A série de artigos também aborda as táticas utilizadas pelas empresas de alimentos ultraprocessados para expandir o consumo, com o objetivo de garantir um mercado cada vez maior para os seus produtos. Estas estratégias incluem marketing agressivo, campanhas publicitárias apelativas, e a influência política para bloquear regulamentações e políticas que possam afetar os lucros. O estudo revela que as empresas de AUPs “coordenam centenas de grupos de interesse em todo o mundo, fazem lobby junto de políticos, realizam donativos políticos e envolvem-se em litígios para atrasar políticas”, constituindo assim o maior obstáculo à implementação de políticas eficazes.
Karen Hoffman, da Universidade de Witwatersrand, na África do Sul, sublinha que é urgente uma resposta global coordenada para lidar com o poder desproporcionado das corporações de alimentos ultraprocessados. “Assim como enfrentámos a indústria do tabaco há décadas, agora é necessário que tomemos uma ação global ousada para conter o poder das grandes corporações alimentares e construir sistemas alimentares que priorizem a saúde pública”, afirmou Hoffman.
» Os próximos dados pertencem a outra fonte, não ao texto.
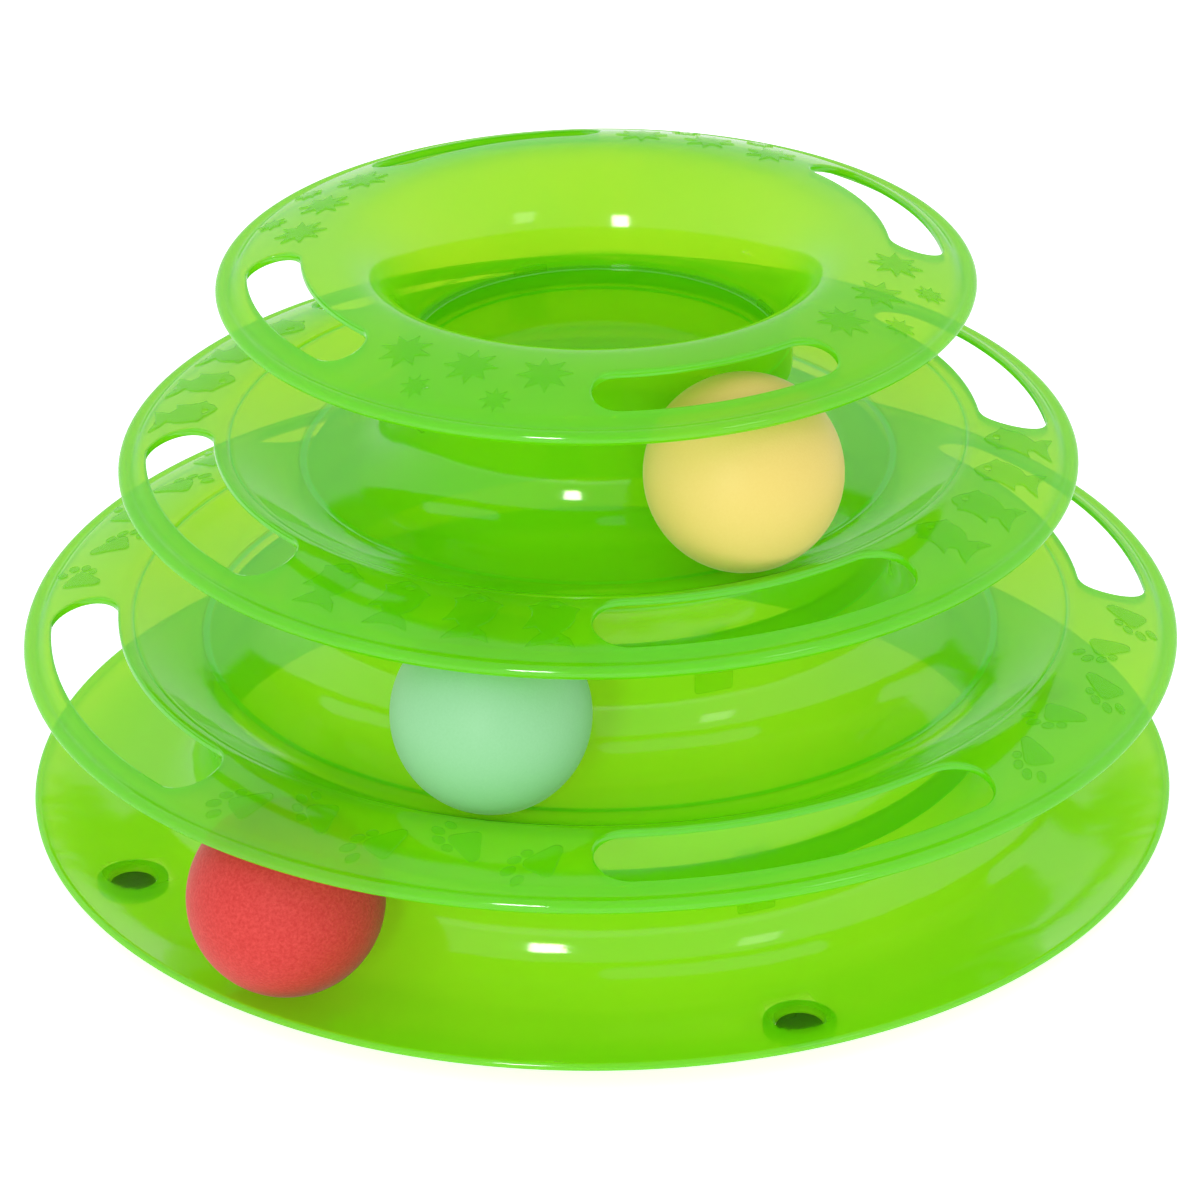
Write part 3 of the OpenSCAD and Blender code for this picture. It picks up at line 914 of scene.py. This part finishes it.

Propostas de políticas públicas para combater o consumo de AUPs
Para reduzir o impacto dos AUPs na saúde global, os especialistas propõem um conjunto de políticas públicas específicas, que devem complementar as legislações existentes. Entre as medidas sugeridas estão a redução do teor de açúcar, gordura e sal nos alimentos, a imposição de impostos sobre os produtos ultraprocessados e a implementação de restrições mais rigorosas no marketing destes produtos, especialmente para crianças. Os especialistas também defendem a proibição da venda de AUPs em instituições públicas, como escolas e hospitais, e a limitação do espaço que ocupam nos supermercados.
A especialista em saúde pública Camila Corvalan, da Universidade do Chile, sugere ainda a criação de impostos sobre os AUPs para financiar o acesso a alimentos mais nutritivos e acessíveis para a população. Além disso, é essencial que os sistemas alimentares apoiem os produtores locais de alimentos frescos, preservando as tradições alimentares e garantindo que os benefícios económicos da produção de alimentos regressem às comunidades locais.
Gyorgy Scrinis, da Universidade de Melbourne, na Austrália, reforça que as políticas públicas devem garantir que os alimentos frescos e minimamente processados sejam acessíveis e baratos, não só para quem tem tempo para cozinhar, mas também para as famílias mais ocupadas e indivíduos que dependem de opções alimentares práticas. “Só combinando uma regulamentação mais rigorosa sobre produtos alimentares de baixa qualidade com um apoio realista a escolhas mais nutritivas poderemos promover dietas mais saudáveis para todos”, conclui Scrinis.